▶ WHAT IS ASKED:
Please write out the complete listing that follows, exactly as it reads.

▶ DATA FOR PROCESSING:
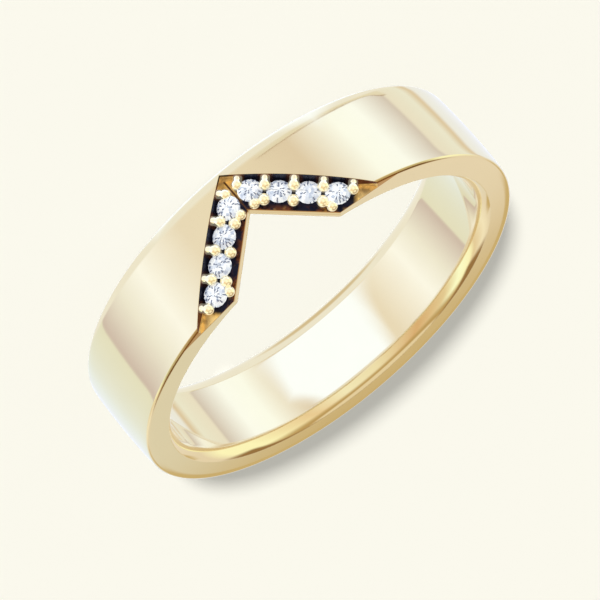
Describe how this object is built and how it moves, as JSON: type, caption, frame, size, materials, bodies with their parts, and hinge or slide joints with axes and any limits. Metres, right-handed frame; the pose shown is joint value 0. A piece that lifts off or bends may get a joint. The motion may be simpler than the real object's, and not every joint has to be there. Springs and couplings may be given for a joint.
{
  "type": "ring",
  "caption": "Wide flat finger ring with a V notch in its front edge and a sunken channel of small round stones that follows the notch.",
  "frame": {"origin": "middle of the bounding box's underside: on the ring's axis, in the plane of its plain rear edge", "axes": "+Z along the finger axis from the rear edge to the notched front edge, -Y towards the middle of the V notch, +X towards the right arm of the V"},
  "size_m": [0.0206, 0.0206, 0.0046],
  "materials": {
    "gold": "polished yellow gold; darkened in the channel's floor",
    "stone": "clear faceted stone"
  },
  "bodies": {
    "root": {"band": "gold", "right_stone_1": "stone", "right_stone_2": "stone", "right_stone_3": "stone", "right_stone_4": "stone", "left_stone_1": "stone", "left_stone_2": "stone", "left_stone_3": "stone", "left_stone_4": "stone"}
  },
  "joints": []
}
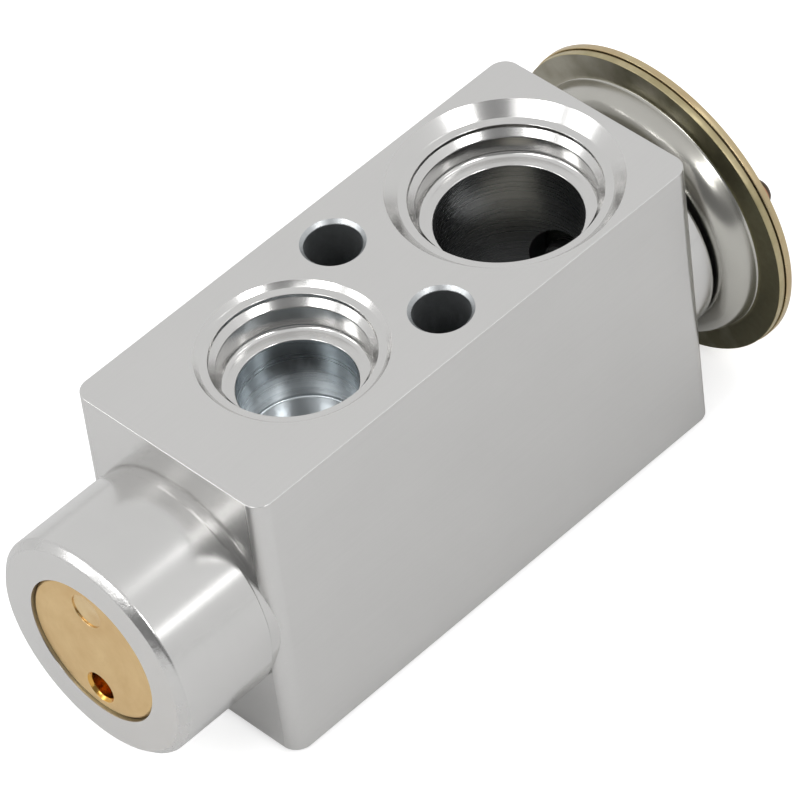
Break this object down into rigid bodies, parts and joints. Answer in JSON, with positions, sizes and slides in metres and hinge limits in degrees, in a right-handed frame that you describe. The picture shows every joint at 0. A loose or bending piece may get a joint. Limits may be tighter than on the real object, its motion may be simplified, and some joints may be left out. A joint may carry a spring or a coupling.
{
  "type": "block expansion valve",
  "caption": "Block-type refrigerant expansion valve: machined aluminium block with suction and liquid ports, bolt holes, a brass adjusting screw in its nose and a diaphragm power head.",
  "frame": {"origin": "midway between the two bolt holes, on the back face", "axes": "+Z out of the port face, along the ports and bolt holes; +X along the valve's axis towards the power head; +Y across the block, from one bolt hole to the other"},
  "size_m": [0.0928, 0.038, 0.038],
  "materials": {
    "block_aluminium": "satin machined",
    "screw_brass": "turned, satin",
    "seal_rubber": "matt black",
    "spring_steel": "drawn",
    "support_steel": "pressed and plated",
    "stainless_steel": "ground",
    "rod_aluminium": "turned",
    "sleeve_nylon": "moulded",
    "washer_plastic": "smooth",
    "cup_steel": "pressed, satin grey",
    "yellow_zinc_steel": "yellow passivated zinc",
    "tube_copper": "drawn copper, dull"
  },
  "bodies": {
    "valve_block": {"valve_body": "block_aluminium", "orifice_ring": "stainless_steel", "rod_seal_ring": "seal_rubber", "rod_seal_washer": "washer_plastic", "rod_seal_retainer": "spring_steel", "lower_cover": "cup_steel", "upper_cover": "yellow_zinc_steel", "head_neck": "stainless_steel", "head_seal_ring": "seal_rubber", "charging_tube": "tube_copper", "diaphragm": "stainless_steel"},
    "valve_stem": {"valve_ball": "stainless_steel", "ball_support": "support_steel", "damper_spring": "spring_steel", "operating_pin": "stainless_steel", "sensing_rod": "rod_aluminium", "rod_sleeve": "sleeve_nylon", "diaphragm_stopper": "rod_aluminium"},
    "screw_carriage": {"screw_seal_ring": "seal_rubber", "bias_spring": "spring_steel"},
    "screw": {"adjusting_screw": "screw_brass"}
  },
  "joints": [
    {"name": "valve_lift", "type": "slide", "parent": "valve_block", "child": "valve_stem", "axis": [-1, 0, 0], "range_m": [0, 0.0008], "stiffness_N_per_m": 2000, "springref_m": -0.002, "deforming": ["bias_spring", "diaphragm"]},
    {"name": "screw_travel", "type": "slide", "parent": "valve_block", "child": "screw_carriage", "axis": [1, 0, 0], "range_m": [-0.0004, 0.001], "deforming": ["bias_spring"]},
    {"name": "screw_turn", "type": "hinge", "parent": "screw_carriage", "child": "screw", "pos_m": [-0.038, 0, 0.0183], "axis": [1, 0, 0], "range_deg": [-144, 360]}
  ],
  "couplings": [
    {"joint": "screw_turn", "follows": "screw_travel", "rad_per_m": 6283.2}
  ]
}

▶ TASK ANSWER:
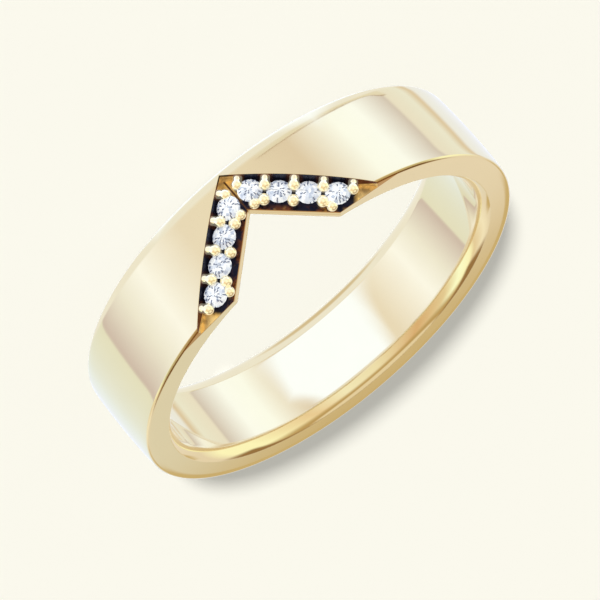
Describe how this object is built and how it moves, as JSON: type, caption, frame, size, materials, bodies with their parts, and hinge or slide joints with axes and any limits. Metres, right-handed frame; the pose shown is joint value 0. A piece that lifts off or bends may get a joint. The motion may be simpler than the real object's, and not every joint has to be there. Springs and couplings may be given for a joint.
{
  "type": "ring",
  "caption": "Wide flat finger ring with a V notch in its front edge and a sunken channel of small round stones that follows the notch.",
  "frame": {"origin": "middle of the bounding box's underside: on the ring's axis, in the plane of its plain rear edge", "axes": "+Z along the finger axis from the rear edge to the notched front edge, -Y towards the middle of the V notch, +X towards the right arm of the V"},
  "size_m": [0.0206, 0.0206, 0.0046],
  "materials": {
    "gold": "polished yellow gold; darkened in the channel's floor",
    "stone": "clear faceted stone"
  },
  "bodies": {
    "root": {"band": "gold", "right_stone_1": "stone", "right_stone_2": "stone", "right_stone_3": "stone", "right_stone_4": "stone", "left_stone_1": "stone", "left_stone_2": "stone", "left_stone_3": "stone", "left_stone_4": "stone"}
  },
  "joints": []
}
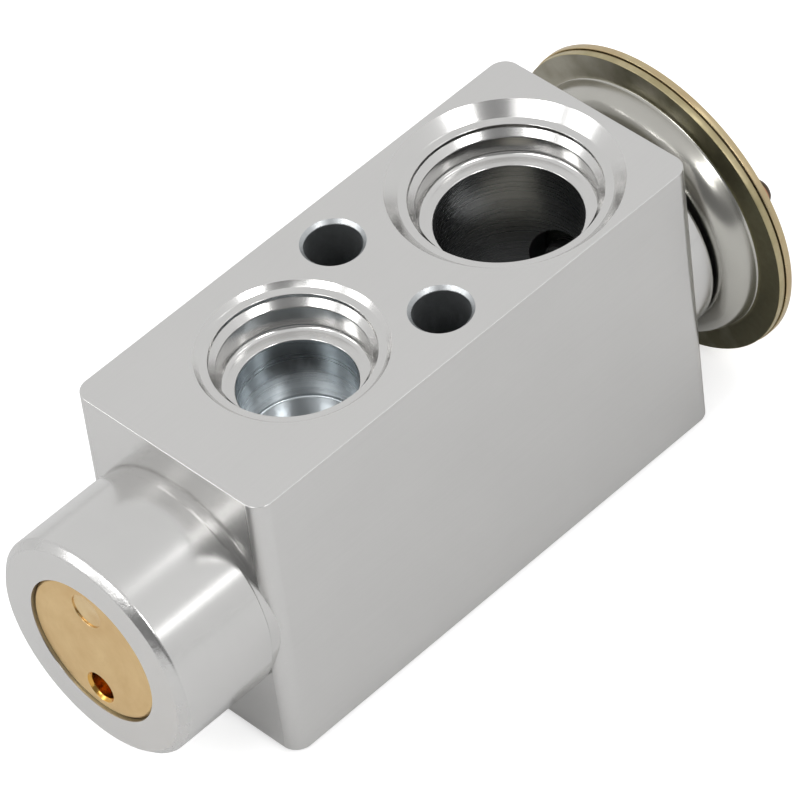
Break this object down into rigid bodies, parts and joints. Answer in JSON, with positions, sizes and slides in metres and hinge limits in degrees, in a right-handed frame that you describe. The picture shows every joint at 0. A loose or bending piece may get a joint. Limits may be tighter than on the real object, its motion may be simplified, and some joints may be left out. A joint may carry a spring or a coupling.
{
  "type": "block expansion valve",
  "caption": "Block-type refrigerant expansion valve: machined aluminium block with suction and liquid ports, bolt holes, a brass adjusting screw in its nose and a diaphragm power head.",
  "frame": {"origin": "midway between the two bolt holes, on the back face", "axes": "+Z out of the port face, along the ports and bolt holes; +X along the valve's axis towards the power head; +Y across the block, from one bolt hole to the other"},
  "size_m": [0.0928, 0.038, 0.038],
  "materials": {
    "block_aluminium": "satin machined",
    "screw_brass": "turned, satin",
    "seal_rubber": "matt black",
    "spring_steel": "drawn",
    "support_steel": "pressed and plated",
    "stainless_steel": "ground",
    "rod_aluminium": "turned",
    "sleeve_nylon": "moulded",
    "washer_plastic": "smooth",
    "cup_steel": "pressed, satin grey",
    "yellow_zinc_steel": "yellow passivated zinc",
    "tube_copper": "drawn copper, dull"
  },
  "bodies": {
    "valve_block": {"valve_body": "block_aluminium", "orifice_ring": "stainless_steel", "rod_seal_ring": "seal_rubber", "rod_seal_washer": "washer_plastic", "rod_seal_retainer": "spring_steel", "lower_cover": "cup_steel", "upper_cover": "yellow_zinc_steel", "head_neck": "stainless_steel", "head_seal_ring": "seal_rubber", "charging_tube": "tube_copper", "diaphragm": "stainless_steel"},
    "valve_stem": {"valve_ball": "stainless_steel", "ball_support": "support_steel", "damper_spring": "spring_steel", "operating_pin": "stainless_steel", "sensing_rod": "rod_aluminium", "rod_sleeve": "sleeve_nylon", "diaphragm_stopper": "rod_aluminium"},
    "screw_carriage": {"screw_seal_ring": "seal_rubber", "bias_spring": "spring_steel"},
    "screw": {"adjusting_screw": "screw_brass"}
  },
  "joints": [
    {"name": "valve_lift", "type": "slide", "parent": "valve_block", "child": "valve_stem", "axis": [-1, 0, 0], "range_m": [0, 0.0008], "stiffness_N_per_m": 2000, "springref_m": -0.002, "deforming": ["bias_spring", "diaphragm"]},
    {"name": "screw_travel", "type": "slide", "parent": "valve_block", "child": "screw_carriage", "axis": [1, 0, 0], "range_m": [-0.0004, 0.001], "deforming": ["bias_spring"]},
    {"name": "screw_turn", "type": "hinge", "parent": "screw_carriage", "child": "screw", "pos_m": [-0.038, 0, 0.0183], "axis": [1, 0, 0], "range_deg": [-144, 360]}
  ],
  "couplings": [
    {"joint": "screw_turn", "follows": "screw_travel", "rad_per_m": 6283.2}
  ]
}